REQUIREMENTS — Quote verbatim every line from the line containing "of the grip" to the line containing "from mathutils.geometry import", inclusive of both, and no other line.

LISTING —
^^^^^^^^

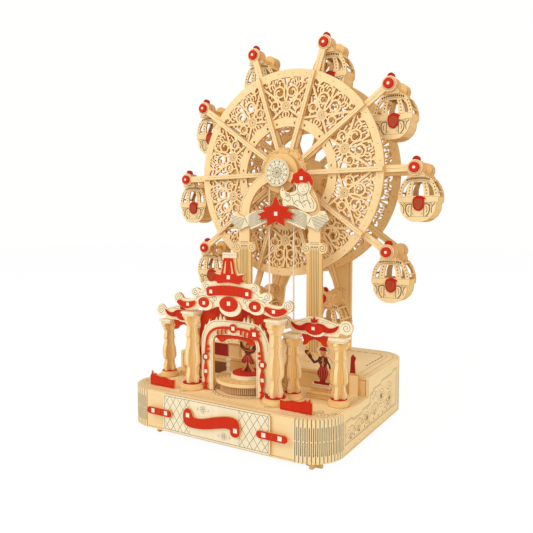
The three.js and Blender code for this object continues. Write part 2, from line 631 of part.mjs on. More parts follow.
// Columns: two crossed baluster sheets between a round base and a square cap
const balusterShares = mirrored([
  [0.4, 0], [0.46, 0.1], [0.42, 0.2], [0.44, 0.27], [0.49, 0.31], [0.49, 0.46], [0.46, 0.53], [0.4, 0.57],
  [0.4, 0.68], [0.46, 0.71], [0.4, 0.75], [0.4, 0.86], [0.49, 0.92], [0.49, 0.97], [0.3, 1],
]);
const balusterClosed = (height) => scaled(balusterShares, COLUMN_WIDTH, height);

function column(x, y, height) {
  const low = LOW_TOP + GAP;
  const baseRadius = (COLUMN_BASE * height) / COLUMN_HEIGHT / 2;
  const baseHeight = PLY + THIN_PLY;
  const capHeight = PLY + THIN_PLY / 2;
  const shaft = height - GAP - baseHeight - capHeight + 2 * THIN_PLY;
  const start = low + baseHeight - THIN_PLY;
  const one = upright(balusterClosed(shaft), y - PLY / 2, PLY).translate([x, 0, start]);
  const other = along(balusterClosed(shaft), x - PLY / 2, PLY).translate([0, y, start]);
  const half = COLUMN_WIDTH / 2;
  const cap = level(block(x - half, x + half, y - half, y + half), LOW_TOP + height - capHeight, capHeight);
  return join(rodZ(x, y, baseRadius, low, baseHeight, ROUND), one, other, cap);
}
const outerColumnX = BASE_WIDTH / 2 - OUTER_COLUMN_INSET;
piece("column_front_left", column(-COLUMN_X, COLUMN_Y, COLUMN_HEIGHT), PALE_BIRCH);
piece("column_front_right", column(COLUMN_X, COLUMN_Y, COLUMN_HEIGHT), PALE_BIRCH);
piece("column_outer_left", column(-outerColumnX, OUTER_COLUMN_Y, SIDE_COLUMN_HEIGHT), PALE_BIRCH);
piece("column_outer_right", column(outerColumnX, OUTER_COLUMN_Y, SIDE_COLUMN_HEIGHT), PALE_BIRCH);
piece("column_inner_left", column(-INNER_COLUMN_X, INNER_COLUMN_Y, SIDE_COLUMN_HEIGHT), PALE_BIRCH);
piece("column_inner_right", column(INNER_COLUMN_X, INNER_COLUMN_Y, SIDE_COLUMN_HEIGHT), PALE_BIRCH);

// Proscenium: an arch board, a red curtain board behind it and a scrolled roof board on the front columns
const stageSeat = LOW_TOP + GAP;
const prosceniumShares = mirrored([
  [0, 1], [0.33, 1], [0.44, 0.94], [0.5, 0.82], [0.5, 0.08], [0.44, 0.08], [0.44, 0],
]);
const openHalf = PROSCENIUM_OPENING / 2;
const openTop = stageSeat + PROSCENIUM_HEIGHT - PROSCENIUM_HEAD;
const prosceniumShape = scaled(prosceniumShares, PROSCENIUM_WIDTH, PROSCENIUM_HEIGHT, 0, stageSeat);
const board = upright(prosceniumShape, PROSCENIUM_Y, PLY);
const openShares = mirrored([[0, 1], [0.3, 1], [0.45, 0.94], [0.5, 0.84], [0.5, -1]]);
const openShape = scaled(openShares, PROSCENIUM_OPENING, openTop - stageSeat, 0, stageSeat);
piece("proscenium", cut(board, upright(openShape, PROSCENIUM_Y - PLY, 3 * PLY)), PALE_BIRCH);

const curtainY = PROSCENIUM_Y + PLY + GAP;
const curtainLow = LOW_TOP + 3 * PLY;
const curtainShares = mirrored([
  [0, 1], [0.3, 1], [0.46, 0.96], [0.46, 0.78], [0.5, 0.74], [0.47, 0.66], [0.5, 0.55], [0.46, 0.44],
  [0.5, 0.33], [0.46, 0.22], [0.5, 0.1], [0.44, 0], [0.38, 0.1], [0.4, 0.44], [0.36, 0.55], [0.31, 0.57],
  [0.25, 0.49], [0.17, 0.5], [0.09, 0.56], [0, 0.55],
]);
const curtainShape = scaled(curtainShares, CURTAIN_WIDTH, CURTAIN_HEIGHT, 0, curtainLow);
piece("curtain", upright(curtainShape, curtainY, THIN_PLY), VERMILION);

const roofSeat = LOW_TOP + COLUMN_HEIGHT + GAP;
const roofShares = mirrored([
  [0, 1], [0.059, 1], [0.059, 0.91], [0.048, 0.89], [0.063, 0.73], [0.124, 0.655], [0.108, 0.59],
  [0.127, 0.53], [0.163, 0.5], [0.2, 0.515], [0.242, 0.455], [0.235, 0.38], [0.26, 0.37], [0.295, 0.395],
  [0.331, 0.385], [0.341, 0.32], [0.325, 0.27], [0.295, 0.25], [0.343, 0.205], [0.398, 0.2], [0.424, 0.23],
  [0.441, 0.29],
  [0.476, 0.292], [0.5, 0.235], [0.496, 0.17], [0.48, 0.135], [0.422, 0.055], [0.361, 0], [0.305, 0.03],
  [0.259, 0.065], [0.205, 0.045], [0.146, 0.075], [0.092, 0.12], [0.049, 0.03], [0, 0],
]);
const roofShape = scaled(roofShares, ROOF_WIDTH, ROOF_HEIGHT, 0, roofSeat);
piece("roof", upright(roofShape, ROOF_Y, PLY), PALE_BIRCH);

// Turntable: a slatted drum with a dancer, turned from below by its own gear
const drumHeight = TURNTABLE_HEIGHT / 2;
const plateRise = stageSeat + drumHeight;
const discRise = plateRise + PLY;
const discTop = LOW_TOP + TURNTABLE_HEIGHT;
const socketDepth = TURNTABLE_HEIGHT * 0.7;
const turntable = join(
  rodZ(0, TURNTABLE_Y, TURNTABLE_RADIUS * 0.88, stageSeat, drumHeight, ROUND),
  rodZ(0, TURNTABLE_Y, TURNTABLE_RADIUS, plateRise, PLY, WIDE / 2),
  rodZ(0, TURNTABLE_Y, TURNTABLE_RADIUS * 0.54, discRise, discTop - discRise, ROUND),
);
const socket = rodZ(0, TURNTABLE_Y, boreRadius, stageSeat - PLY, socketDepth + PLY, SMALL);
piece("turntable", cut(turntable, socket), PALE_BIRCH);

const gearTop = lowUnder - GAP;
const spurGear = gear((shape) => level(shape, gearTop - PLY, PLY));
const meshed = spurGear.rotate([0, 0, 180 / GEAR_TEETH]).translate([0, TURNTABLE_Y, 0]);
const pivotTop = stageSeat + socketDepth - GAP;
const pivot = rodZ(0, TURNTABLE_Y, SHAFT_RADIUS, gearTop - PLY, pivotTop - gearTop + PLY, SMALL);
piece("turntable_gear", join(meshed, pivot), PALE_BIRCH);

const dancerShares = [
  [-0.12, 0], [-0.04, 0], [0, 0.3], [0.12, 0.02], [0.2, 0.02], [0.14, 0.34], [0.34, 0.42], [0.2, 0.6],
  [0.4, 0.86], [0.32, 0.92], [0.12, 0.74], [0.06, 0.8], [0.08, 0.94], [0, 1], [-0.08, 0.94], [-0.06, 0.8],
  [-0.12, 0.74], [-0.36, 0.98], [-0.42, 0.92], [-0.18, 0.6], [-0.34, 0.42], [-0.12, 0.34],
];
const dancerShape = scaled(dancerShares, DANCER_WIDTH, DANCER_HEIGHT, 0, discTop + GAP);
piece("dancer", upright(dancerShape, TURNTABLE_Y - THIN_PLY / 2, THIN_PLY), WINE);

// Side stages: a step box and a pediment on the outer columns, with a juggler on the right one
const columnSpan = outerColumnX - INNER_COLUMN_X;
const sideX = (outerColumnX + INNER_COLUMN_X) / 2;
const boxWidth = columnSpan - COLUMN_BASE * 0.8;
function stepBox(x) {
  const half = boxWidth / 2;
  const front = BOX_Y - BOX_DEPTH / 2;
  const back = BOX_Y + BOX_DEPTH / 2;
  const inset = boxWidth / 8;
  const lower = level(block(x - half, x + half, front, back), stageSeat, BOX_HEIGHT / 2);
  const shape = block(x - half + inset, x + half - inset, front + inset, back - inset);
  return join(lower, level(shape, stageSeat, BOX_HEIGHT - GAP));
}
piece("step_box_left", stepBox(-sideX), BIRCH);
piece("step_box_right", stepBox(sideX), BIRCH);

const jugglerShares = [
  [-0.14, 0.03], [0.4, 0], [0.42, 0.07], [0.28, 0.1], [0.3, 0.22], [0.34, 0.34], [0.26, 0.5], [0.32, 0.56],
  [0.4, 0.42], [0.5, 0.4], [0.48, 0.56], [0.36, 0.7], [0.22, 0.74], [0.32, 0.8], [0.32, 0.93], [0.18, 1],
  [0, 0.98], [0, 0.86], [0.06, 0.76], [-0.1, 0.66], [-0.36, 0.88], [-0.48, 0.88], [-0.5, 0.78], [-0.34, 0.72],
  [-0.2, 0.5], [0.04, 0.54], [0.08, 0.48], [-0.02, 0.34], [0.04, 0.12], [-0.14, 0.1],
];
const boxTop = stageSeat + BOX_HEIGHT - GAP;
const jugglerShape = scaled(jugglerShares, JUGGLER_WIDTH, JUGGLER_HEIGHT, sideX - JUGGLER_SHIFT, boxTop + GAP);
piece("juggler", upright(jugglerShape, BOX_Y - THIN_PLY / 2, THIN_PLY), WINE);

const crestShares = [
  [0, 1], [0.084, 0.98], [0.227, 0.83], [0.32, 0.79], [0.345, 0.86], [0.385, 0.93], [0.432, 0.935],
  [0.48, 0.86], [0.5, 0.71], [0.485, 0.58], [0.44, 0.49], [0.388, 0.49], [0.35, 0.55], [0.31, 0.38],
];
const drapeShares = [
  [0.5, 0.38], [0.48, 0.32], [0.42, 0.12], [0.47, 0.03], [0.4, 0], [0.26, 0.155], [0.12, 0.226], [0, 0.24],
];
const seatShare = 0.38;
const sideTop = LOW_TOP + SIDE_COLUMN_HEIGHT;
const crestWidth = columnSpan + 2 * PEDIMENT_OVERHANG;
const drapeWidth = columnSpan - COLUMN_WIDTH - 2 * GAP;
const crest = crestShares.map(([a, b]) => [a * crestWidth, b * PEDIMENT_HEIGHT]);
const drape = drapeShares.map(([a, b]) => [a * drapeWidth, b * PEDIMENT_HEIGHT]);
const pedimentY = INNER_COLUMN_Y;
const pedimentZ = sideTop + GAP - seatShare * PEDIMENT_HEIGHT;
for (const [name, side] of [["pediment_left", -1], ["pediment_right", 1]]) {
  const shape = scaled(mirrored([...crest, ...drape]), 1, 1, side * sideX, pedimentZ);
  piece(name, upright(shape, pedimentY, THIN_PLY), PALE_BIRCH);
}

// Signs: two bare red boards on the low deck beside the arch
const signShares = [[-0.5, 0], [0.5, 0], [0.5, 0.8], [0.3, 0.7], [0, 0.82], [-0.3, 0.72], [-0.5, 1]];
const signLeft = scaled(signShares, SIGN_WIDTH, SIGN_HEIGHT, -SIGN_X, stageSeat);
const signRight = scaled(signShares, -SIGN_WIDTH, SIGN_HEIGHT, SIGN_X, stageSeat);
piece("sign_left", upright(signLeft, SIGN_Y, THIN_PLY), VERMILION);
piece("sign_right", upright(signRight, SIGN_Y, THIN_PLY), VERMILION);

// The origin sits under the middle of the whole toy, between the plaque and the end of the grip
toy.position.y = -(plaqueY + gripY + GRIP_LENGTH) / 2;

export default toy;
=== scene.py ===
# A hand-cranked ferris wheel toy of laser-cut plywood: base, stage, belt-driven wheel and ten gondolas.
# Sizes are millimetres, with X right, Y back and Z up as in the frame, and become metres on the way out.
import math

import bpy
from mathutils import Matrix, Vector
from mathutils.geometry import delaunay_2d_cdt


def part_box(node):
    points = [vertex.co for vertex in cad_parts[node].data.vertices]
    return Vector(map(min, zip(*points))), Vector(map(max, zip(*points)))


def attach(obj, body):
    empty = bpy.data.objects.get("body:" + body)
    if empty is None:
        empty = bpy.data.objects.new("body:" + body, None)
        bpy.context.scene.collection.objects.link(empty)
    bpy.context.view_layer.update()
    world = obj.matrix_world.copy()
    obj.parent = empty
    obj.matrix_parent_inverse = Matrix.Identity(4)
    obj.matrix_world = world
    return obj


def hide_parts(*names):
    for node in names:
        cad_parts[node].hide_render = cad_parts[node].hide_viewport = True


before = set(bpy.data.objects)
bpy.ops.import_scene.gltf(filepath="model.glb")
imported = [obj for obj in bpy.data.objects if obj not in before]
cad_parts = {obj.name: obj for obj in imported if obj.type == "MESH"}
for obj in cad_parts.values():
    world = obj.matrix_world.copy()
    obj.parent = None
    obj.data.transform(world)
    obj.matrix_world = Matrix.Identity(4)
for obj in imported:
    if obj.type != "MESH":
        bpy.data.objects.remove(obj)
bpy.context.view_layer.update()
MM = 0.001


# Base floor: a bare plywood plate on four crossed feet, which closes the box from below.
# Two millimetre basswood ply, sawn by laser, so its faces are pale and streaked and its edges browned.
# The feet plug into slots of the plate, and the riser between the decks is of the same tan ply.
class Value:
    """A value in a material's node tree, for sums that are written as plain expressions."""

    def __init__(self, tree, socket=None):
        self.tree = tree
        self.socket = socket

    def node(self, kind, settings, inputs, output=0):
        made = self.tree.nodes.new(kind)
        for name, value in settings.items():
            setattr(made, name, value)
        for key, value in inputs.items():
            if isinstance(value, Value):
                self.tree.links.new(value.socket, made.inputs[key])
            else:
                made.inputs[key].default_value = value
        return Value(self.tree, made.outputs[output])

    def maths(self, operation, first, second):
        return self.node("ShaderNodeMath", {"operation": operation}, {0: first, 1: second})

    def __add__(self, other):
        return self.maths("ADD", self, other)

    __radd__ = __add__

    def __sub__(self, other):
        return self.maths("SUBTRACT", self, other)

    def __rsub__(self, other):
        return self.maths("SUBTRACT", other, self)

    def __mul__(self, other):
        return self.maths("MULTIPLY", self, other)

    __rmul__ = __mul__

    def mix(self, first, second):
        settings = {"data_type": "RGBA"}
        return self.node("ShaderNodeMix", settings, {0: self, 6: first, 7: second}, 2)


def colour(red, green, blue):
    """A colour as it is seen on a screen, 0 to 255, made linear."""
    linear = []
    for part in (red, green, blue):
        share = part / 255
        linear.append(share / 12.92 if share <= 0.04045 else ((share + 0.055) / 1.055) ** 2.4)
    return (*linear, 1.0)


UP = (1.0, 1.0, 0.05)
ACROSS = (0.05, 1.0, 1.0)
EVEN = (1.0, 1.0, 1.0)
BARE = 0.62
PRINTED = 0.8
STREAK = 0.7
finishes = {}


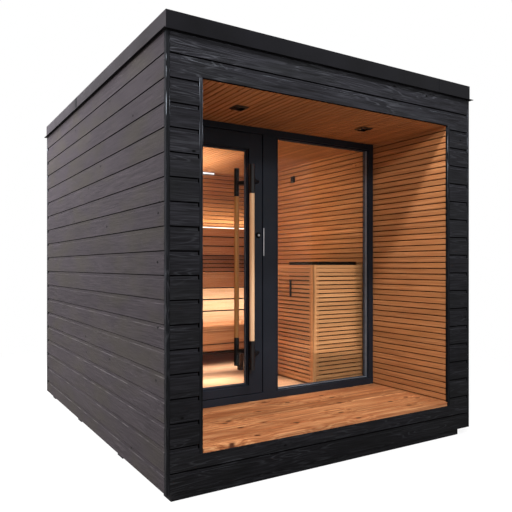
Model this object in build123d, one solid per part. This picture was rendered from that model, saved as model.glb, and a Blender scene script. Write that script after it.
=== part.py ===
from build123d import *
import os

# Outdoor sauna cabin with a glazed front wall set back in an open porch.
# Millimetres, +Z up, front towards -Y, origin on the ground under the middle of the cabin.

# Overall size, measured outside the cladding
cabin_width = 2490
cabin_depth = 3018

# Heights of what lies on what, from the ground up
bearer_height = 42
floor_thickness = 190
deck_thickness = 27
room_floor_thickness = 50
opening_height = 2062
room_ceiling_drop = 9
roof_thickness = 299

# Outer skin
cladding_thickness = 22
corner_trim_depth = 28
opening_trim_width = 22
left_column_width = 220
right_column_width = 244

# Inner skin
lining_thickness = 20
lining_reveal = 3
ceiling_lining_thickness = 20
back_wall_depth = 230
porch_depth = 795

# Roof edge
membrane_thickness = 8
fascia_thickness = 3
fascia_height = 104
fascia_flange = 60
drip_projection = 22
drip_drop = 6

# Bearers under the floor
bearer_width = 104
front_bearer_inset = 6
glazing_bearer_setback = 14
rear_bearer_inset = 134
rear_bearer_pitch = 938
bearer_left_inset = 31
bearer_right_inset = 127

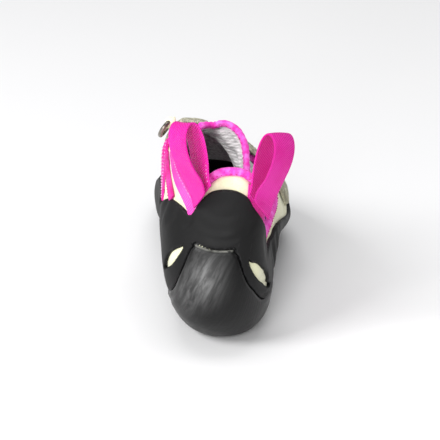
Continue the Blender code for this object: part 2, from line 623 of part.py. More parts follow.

^^^^^^^^

EXERCISE ANSWER —
// The origin sits under the middle of the whole toy, between the plaque and the end of the grip
toy.position.y = -(plaqueY + gripY + GRIP_LENGTH) / 2;

export default toy;
=== scene.py ===
# A hand-cranked ferris wheel toy of laser-cut plywood: base, stage, belt-driven wheel and ten gondolas.
# Sizes are millimetres, with X right, Y back and Z up as in the frame, and become metres on the way out.
import math

import bpy
from mathutils import Matrix, Vector
from mathutils.geometry import delaunay_2d_cdt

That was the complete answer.